There is also a practical pleasure to this fixture that should not be overlooked. Because the shape is simple, it is easy to pair with other materials already in the room. You do not find yourself redecorating around it every six months. It works with brass, nickel, painted wood, stone, and even more modern elements without complaining. That flexibility makes it easier to live with over time. Trendy lights can be exciting at first and exhausting later. This one tends to age more gracefully, which is exactly what you want from something hardwired into your ceiling.

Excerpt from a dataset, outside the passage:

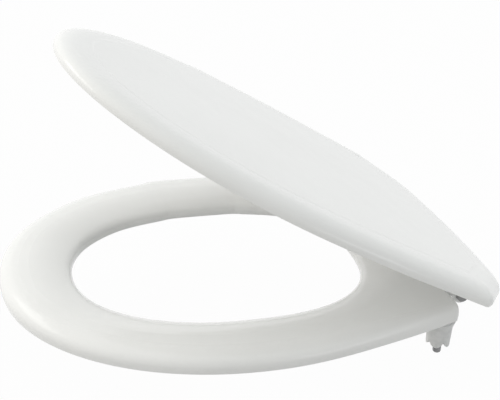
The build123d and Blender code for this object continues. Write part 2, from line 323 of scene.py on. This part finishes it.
def surroundings():
    """White to the eye, and for light a soft room, brighter above, in front and on the left."""
    world = bpy.data.worlds.new("studio")
    scene.world = world
    world.use_nodes = True
    tree = world.node_tree
    towards = node(tree, "TexCoord", "Generated")
    slope = node(
        tree,
        "VectorMath",
        "Value",
        settings={"operation": "DOT_PRODUCT"},
        sockets={0: towards, 1: ROOM_SLOPE},
    )
    strength = math_node(tree, "MAXIMUM", slope + ROOM_LEVEL)
    depth = node(tree, "SeparateXYZ", "Y", sockets={0: towards})
    tint = blend(tree, step(tree, depth, -ROOM_BLEND, ROOM_BLEND), ROOM_FRONT, ROOM_BACK)
    room = node(tree, "Background", sockets={"Color": tint, "Strength": strength})
    backdrop = node(tree, "Background", sockets={"Color": WHITE})
    shown = node(tree, "MixShader", sockets={0: seen_directly(tree), 1: room, 2: backdrop})
    tree.links.new(shown.socket, tree.nodes["World Output"].inputs["Surface"])


def floor():
    """A plain pale floor just under the studs' ends, that keeps a faint shadow."""
    bpy.ops.object.select_all(action="DESELECT")
    spot = (0, CAMERA_TARGET.y, cad_box[0].z - FLOOR_GAP)
    bpy.ops.mesh.primitive_plane_add(size=FLOOR_SIZE, location=spot)
    plane = bpy.context.object
    plane.name = "floor"
    material = finish("floor_white", base_color=FLOOR_TONE, roughness=0.9)
    tree = material.node_tree
    glow = node(tree, "Emission", sockets={"Color": WHITE})
    painted = Value(tree, tree.nodes["Principled BSDF"].outputs["BSDF"])
    share = seen_directly(tree) * FLOOR_GLOW
    shown = node(tree, "MixShader", sockets={0: share, 1: painted, 2: glow})
    tree.links.new(shown.socket, tree.nodes["Material Output"].inputs["Surface"])
    plane.data.materials.append(material)


def softbox(name, spot, aim, size, power, tint):
    """A rectangular lamp at the spot, that faces the aim."""
    bpy.ops.object.light_add(type="AREA", location=spot)
    lamp = bpy.context.object
    lamp.name = name
    lamp.data.shape = "RECTANGLE"
    lamp.data.size, lamp.data.size_y = size
    lamp.data.energy = power
    lamp.data.color = tint
    lamp.rotation_euler = (Vector(aim) - Vector(spot)).to_track_quat("-Z", "Y").to_euler()


def camera():
    """The photo's viewpoint, turned about its own axis by the roll."""
    back = Vector(
        (
            math.sin(CAMERA_AZIMUTH) * math.cos(CAMERA_ELEVATION),
            -math.cos(CAMERA_AZIMUTH) * math.cos(CAMERA_ELEVATION),
            math.sin(CAMERA_ELEVATION),
        )
    )
    level = Vector((math.cos(CAMERA_AZIMUTH), math.sin(CAMERA_AZIMUTH), 0.0))
    upright = back.cross(level)
    right = level * math.cos(CAMERA_ROLL) + upright * math.sin(CAMERA_ROLL)
    up = upright * math.cos(CAMERA_ROLL) - level * math.sin(CAMERA_ROLL)
    bpy.ops.object.camera_add()
    eye = bpy.context.object
    eye.name = "camera"
    eye.matrix_world = (
        Matrix.Translation(CAMERA_TARGET + back * CAMERA_DISTANCE)
        @ Matrix((right, up, back)).transposed().to_4x4()
    )
    eye.data.lens = CAMERA_LENS
    eye.data.shift_x, eye.data.shift_y = CAMERA_SHIFT
    scene.camera = eye


paint()
surroundings()
floor()
for lamp_name, settings in LAMPS.items():
    softbox(lamp_name, *settings)
camera()
scene.view_settings.view_transform = "Standard"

Then there is the emotional side, which sounds dramatic until you have lived under bad lighting for a while. A good pendant changes the way a room feels when you walk into it. The Large Plain Skullcap has a grounded, handmade quality that makes a kitchen feel less generic and more personal. It suggests care. It suggests that somebody paid attention. And in a room filled with hard surfaces and practical tasks, that small touch of softness goes a long way. No, a pendant light will not fix your entire life. But it may make your coffee routine prettier, your kitchen more flattering, and your home just a little easier to love. Honestly, that is not a bad job description for a ceiling light.
Final Thoughts
The Large Plain Skullcap succeeds because it does not try to do too much. It offers shape, warmth, craftsmanship, and practical illumination in one restrained package. It works best when treated as part of a layered lighting plan and when paired with warm bulbs, thoughtful spacing, and a room that appreciates texture over flash.
If your goal is a kitchen or dining space that feels timeless, relaxed, and quietly elevated, this is the kind of pendant worth serious attention. It is proof that good design does not always arrive with a trumpet blast. Sometimes it just arrives in porcelain, hangs gracefully over the island, and makes everything beneath it look better.